31. The source has documented the extensive work that Ms. Sotoudeh has undertaken as a human rights defender. The Government has not answered the prima facie case that has been made out that the detention of Ms. Sotoudeh follows from the exercise of the rights and freedoms as mentioned and her work as a human rights defender. A mere listing up of the judgments and other decisions is not sufficient in this respect. The Working Group will need information that directly rebuts the claims that human rights guarantees have been violated. The Working Group has in its constant jurisprudence established the ways in which it deals with evidentiary issues, in accordance with the ruling of the International Court of Justice in Diallo (Guinea v. Democratic Republic of the Congo), Judgment of 30 November 2010, establishing the evidentiary position for claims to succeed in human rights cases, a position which this Working Group takes this occasion to adopt for its own opinions in individual cases. The International Court of Justice had previously placed the burden of proof on the applicant in Pulp Mills on the River Uruguay (Argentina v. Uruguay), Judgment of 20 April 2010, paragraph 162. However, in paragraph 55 of the Diallo judgment, the Court made it clear that this could not apply to human rights cases, in particular where “it is alleged that a person has not been afforded, by a public authority, certain procedural guarantees to which he was entitled”.
32. The Government has not contested the prima facie case in a way which gives this Working Group any alternative but to reach the conclusion that the detention of Ms. Sotoudeh follows from the exercise of the rights and freedoms as mentioned above and her work as a human rights defender, and that there are no grounds to justify the restriction of those rights.
33. There are also violations of the relevant international standards as contained in article 10 the Universal Declaration of Human Rights and in article 14 of the Covenant relating to the right to a fair trial of such gravity as to confer on the detention an arbitrary character. Ms. Nasrin Sotoudeh was denied the right to legal counsel as guaranteed by article 14, paragraph 3 (b), of the Covenant, which provides that everyone charged with a criminal offence is to be entitled “to have adequate time and facilities for the preparation of his defence and to communicate with counsel of his own choosing”.
34. In its general comment No. 2 on implementation of article 2 by States parties, the Committee against Torture stated:
“Certain basic guarantees apply to all persons deprived of liberty. Some of these are specified in the Convention, and the Committee consistently calls upon the States parties to use them. The Committee’s recommendations concerning effective measures aim to clarify the current baseline and are not exhaustive. Such guarantees include, inter alia ... the right promptly to receive independent legal assistance”.

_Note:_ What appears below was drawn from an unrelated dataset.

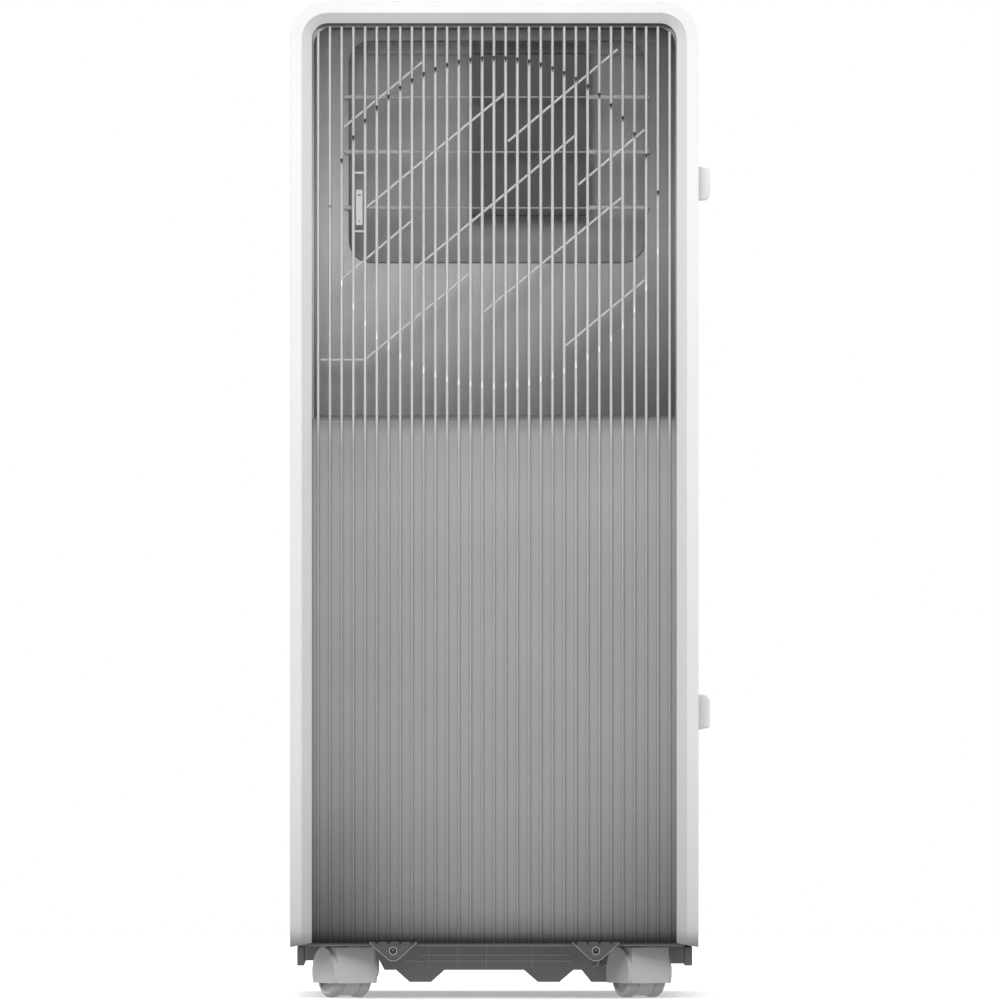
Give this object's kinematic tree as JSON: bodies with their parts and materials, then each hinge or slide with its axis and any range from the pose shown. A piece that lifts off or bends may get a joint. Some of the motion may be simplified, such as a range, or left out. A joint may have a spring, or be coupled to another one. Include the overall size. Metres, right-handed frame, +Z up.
{
  "type": "portable air conditioner",
  "caption": "Tall portable room air conditioner on twin-wheel casters, with ribbed side grilles, a front outlet louvre and a rear exhaust port.",
  "frame": {"origin": "on the floor, under the middle of the assembly's box", "axes": "+Z up, -Y towards the front outlet, +Y towards the exhaust port, +X towards the right side panel as seen from the front"},
  "size_m": [0.42, 0.336, 0.798],
  "materials": {
    "casing_white": "satin white moulded plastic",
    "side_panel_grey": "satin mid-grey moulded plastic",
    "base_dark": "dark grey moulded plastic",
    "skirt_grey": "grey moulded plastic",
    "caster_grey": "light grey moulded plastic",
    "caster_wheel": "grey moulded wheel",
    "inner_grey": "grey moulded plastic",
    "lens_black": "glossy black plastic",
    "button_white": "satin white plastic",
    "steel": "zinc plated steel",
    "coil_fins": "fine aluminium fins",
    "copper": "drawn copper tube",
    "rubber": "matt black rubber",
    "filter_mesh": "fine plastic filter mesh in a frame",
    "shell_black": "black plastic or black enamel"
  },
  "bodies": {
    "casing": {"front_cover": "casing_white", "top_cover": "casing_white", "rear_cover": "casing_white", "side_panel_right": "side_panel_grey", "side_panel_left": "side_panel_grey", "base_tray": "base_dark", "front_skirt": "skirt_grey", "rear_skirt": "skirt_grey", "screw_right_front": "steel", "screw_right_rear": "steel", "screw_left_front": "steel", "screw_left_rear": "steel", "outlet_frame": "inner_grey", "control_panel": "lens_black", "display_lens": "lens_black", "exhaust_collar": "inner_grey", "cord_hook_upper": "casing_white", "cord_hook_lower": "casing_white", "cord_gland": "rubber", "room_sensor": "caster_grey", "chamber_wall_right": "inner_grey", "chamber_wall_left": "inner_grey", "control_box": "shell_black", "compressor": "shell_black", "condenser_coil": "coil_fins", "evaporator_coil": "coil_fins", "fan_motor_upper": "steel", "fan_motor_lower": "steel", "fan_housing_upper": "inner_grey", "fan_housing_lower": "inner_grey", "condensate_pan": "inner_grey", "refrigerant_pipe": "copper"},
    "caster_front_right": {"caster_front_right_fork": "caster_grey"},
    "caster_front_right_wheel_a": {"caster_front_right_wheel_a": "caster_wheel"},
    "caster_front_right_wheel_b": {"caster_front_right_wheel_b": "caster_wheel"},
    "caster_front_left": {"caster_front_left_fork": "caster_grey"},
    "caster_front_left_wheel_a": {"caster_front_left_wheel_a": "caster_wheel"},
    "caster_front_left_wheel_b": {"caster_front_left_wheel_b": "caster_wheel"},
    "caster_rear_right": {"caster_rear_right_fork": "caster_grey"},
    "caster_rear_right_wheel_a": {"caster_rear_right_wheel_a": "caster_wheel"},
    "caster_rear_right_wheel_b": {"caster_rear_right_wheel_b": "caster_wheel"},
    "caster_rear_left": {"caster_rear_left_fork": "caster_grey"},
    "caster_rear_left_wheel_a": {"caster_rear_left_wheel_a": "caster_wheel"},
    "caster_rear_left_wheel_b": {"caster_rear_left_wheel_b": "caster_wheel"},
    "louvre": {"outlet_louvre": "casing_white"},
    "vane_1": {"vane_1": "inner_grey"},
    "vane_2": {"vane_2": "inner_grey"},
    "vane_3": {"vane_3": "inner_grey"},
    "vane_4": {"vane_4": "inner_grey"},
    "vane_link": {"vane_link": "inner_grey"},
    "button_power": {"button_power": "button_white"},
    "button_mode": {"button_mode": "button_white"},
    "button_cooler": {"button_cooler": "button_white"},
    "button_warmer": {"button_warmer": "button_white"},
    "drain_cap_upper": {"drain_cap_upper": "rubber"},
    "drain_cap_lower": {"drain_cap_lower": "rubber"},
    "filter_door": {"filter_grille": "casing_white", "air_filter": "filter_mesh"},
    "evaporator_fan": {"evaporator_fan": "shell_black"},
    "condenser_fan": {"condenser_fan": "shell_black"}
  },
  "joints": [
    {"name": "caster_front_right_swivel", "type": "hinge", "parent": "casing", "child": "caster_front_right", "pos_m": [0.16, -0.1192, 0.045], "axis": [0, 0, 1], "continuous": true},
    {"name": "caster_front_right_wheel_a_roll", "type": "hinge", "parent": "caster_front_right", "child": "caster_front_right_wheel_a", "pos_m": [0.14921, -0.12446, 0.018], "axis": [0.4384, -0.8988, 0], "continuous": true},
    {"name": "caster_front_right_wheel_b_roll", "type": "hinge", "parent": "caster_front_right", "child": "caster_front_right_wheel_b", "pos_m": [0.14921, -0.12446, 0.018], "axis": [0.4384, -0.8988, 0], "continuous": true},
    {"name": "caster_front_left_swivel", "type": "hinge", "parent": "casing", "child": "caster_front_left", "pos_m": [-0.16, -0.1192, 0.045], "axis": [0, 0, 1], "continuous": true},
    {"name": "caster_front_left_wheel_a_roll", "type": "hinge", "parent": "caster_front_left", "child": "caster_front_left_wheel_a", "pos_m": [-0.17079, -0.12446, 0.018], "axis": [0.4384, -0.8988, 0], "continuous": true},
    {"name": "caster_front_left_wheel_b_roll", "type": "hinge", "parent": "caster_front_left", "child": "caster_front_left_wheel_b", "pos_m": [-0.17079, -0.12446, 0.018], "axis": [0.4384, -0.8988, 0], "continuous": true},
    {"name": "caster_rear_right_swivel", "type": "hinge", "parent": "casing", "child": "caster_rear_right", "pos_m": [0.16, 0.1168, 0.045], "axis": [0, 0, 1], "continuous": true},
    {"name": "caster_rear_right_wheel_a_roll", "type": "hinge", "parent": "caster_rear_right", "child": "caster_rear_right_wheel_a", "pos_m": [0.14921, 0.11154, 0.018], "axis": [0.4384, -0.8988, 0], "continuous": true},
    {"name": "caster_rear_right_wheel_b_roll", "type": "hinge", "parent": "caster_rear_right", "child": "caster_rear_right_wheel_b", "pos_m": [0.14921, 0.11154, 0.018], "axis": [0.4384, -0.8988, 0], "continuous": true},
    {"name": "caster_rear_left_swivel", "type": "hinge", "parent": "casing", "child": "caster_rear_left", "pos_m": [-0.16, 0.1168, 0.045], "axis": [0, 0, 1], "continuous": true},
    {"name": "caster_rear_left_wheel_a_roll", "type": "hinge", "parent": "caster_rear_left", "child": "caster_rear_left_wheel_a", "pos_m": [-0.17079, 0.11154, 0.018], "axis": [0.4384, -0.8988, 0], "continuous": true},
    {"name": "caster_rear_left_wheel_b_roll", "type": "hinge", "parent": "caster_rear_left", "child": "caster_rear_left_wheel_b", "pos_m": [-0.17079, 0.11154, 0.018], "axis": [0.4384, -0.8988, 0], "continuous": true},
    {"name": "louvre_tilt", "type": "hinge", "parent": "casing", "child": "louvre", "pos_m": [0, -0.1667, 0.658], "axis": [1, 0, 0], "range_deg": [0, 75]},
    {"name": "vane_1_turn", "type": "hinge", "parent": "casing", "child": "vane_1", "pos_m": [-0.0975, -0.142, 0.696], "axis": [0, 0, 1], "range_deg": [-35, 35]},
    {"name": "vane_2_turn", "type": "hinge", "parent": "casing", "child": "vane_2", "pos_m": [-0.0325, -0.142, 0.696], "axis": [0, 0, 1], "range_deg": [-35, 35]},
    {"name": "vane_3_turn", "type": "hinge", "parent": "casing", "child": "vane_3", "pos_m": [0.0325, -0.142, 0.696], "axis": [0, 0, 1], "range_deg": [-35, 35]},
    {"name": "vane_4_turn", "type": "hinge", "parent": "casing", "child": "vane_4", "pos_m": [0.0975, -0.142, 0.696], "axis": [0, 0, 1], "range_deg": [-35, 35]},
    {"name": "vane_link_slide", "type": "slide", "parent": "casing", "child": "vane_link", "axis": [1, 0, 0], "range_m": [-0.0055, 0.0055]},
    {"name": "button_power_press", "type": "slide", "parent": "casing", "child": "button_power", "axis": [0, 0, -1], "range_m": [0, 0.001], "stiffness_N_per_m": 300, "springref_m": -0.0005},
    {"name": "button_mode_press", "type": "slide", "parent": "casing", "child": "button_mode", "axis": [0, 0, -1], "range_m": [0, 0.001], "stiffness_N_per_m": 300, "springref_m": -0.0005},
    {"name": "button_cooler_press", "type": "slide", "parent": "casing", "child": "button_cooler", "axis": [0, 0, -1], "range_m": [0, 0.001], "stiffness_N_per_m": 300, "springref_m": -0.0005},
    {"name": "button_warmer_press", "type": "slide", "parent": "casing", "child": "button_warmer", "axis": [0, 0, -1], "range_m": [0, 0.001], "stiffness_N_per_m": 300, "springref_m": -0.0005},
    {"name": "drain_cap_upper_pull", "type": "slide", "parent": "casing", "child": "drain_cap_upper", "axis": [0, 1, 0], "range_m": [0, 0.025]},
    {"name": "drain_cap_lower_pull", "type": "slide", "parent": "casing", "child": "drain_cap_lower", "axis": [0, 1, 0], "range_m": [0, 0.025]},
    {"name": "filter_door_pull", "type": "slide", "parent": "casing", "child": "filter_door", "axis": [0, 1, 0], "range_m": [0, 0.06]},
    {"name": "evaporator_fan_spin", "type": "hinge", "parent": "casing", "child": "evaporator_fan", "pos_m": [0, 0.04, 0.59], "axis": [0, 1, 0], "continuous": true},
    {"name": "condenser_fan_spin", "type": "hinge", "parent": "casing", "child": "condenser_fan", "pos_m": [0.065, 0.04, 0.24], "axis": [0, 1, 0], "continuous": true}
  ],
  "couplings": [
    {"joint": "vane_1_turn", "follows": "vane_link_slide", "rad_per_m": -111.11},
    {"joint": "vane_2_turn", "follows": "vane_link_slide", "rad_per_m": -111.11},
    {"joint": "vane_3_turn", "follows": "vane_link_slide", "rad_per_m": -111.11},
    {"joint": "vane_4_turn", "follows": "vane_link_slide", "rad_per_m": -111.11}
  ]
}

35. The Working Group has found further guidance in the jurisprudence of the European Court of Human Rights which, in the Working Group’s view, expresses the customary international law requirements to a fair trial when it states that the fair trial rights must “guarantee not rights that are theoretical or illusory but rights that are practical and effective” and that assigning a lawyer does not in itself ensure the effectiveness of the assistance he may afford an accused (see its case law following Imbrioscia v. Switzerland, Judgment of 24 November 1993, Series A No. 275, para. 38).
36. The source has provided the Working Group with information about serious restrictions on the work of Ms. Sotoudeh’s lawyers. She has had only limited contact with them, and they have been subject to pressure making their work difficult. The source states that her first lawyer was forced “to distance herself from the case” and left unable to effectively represent her client.
37. The Government has not answered the prima facie case that has been made out that Ms. Sotoudeh’s lawyers have been prevented from providing her with effective assistance as required by the fair trial guarantees in article 10 of the Universal Declaration and in particular article 14, paragraph 3 (b), of the Covenant.
38. Article 9, paragraph 5, of the Covenant provides the right to an enforceable right of compensation. The Working Group has in its jurisprudence continued to develop, based on general principles, the right to a remedy, which primarily is a right to immediate release and to compensation. In this case, it is clear that Ms. Sotoudeh has a claim to compensation under article 9, paragraph 5, of the Covenant, which is an expression of general principles. The reasons that may be given for the detention of Ms. Sotoudeh cannot be used against a claim for compensation.
39. In conclusion, the Working Group refers to the critical findings of human rights violations occurring in the Islamic Republic of Iran by United Nations human rights bodies, including this Working Group (see, for example, report of the Working Group on its visit to the Islamic Republic of Iran, E/CN.4/2004/3/Add.2 and Corr.1; opinions Nos. 34/2008, 39/2008 and 6/2009; see also General Assembly resolution 65/226 “Situation of human rights in the Islamic Republic of Iran” and Human Rights Council resolution 16/9 “Situation of human rights in the Islamic Republic of Iran”). The Working Group reminds the Government of the Islamic Republic of Iran of its duties to comply with international human rights obligations not to detain arbitrarily, to release persons who are arbitrarily detained, and to provide compensation to them. The duty to comply with international human rights rests not only on the Government but on all officials, including judges, police and security officers, and prison officers with relevant responsibilities. No person can contribute to human rights violations.
40. In the light of the foregoing, the Working Group renders the following opinion:
The deprivation of liberty of Nasrin Sotoudeh is arbitrary in violation of articles 9, 10, 19, 20 and 21 of the Universal Declaration of Human Rights and articles 9, 14, 19, 21 and 22 of the International Covenant on Civil and Political Rights, and falls into categories II and III of the categories applicable to the cases submitted to the Working Group.
41. The Working Group requests the Government to take the necessary steps to remedy the situation, which include the immediate release of Ms. Sotoudeh and adequate reparation to her.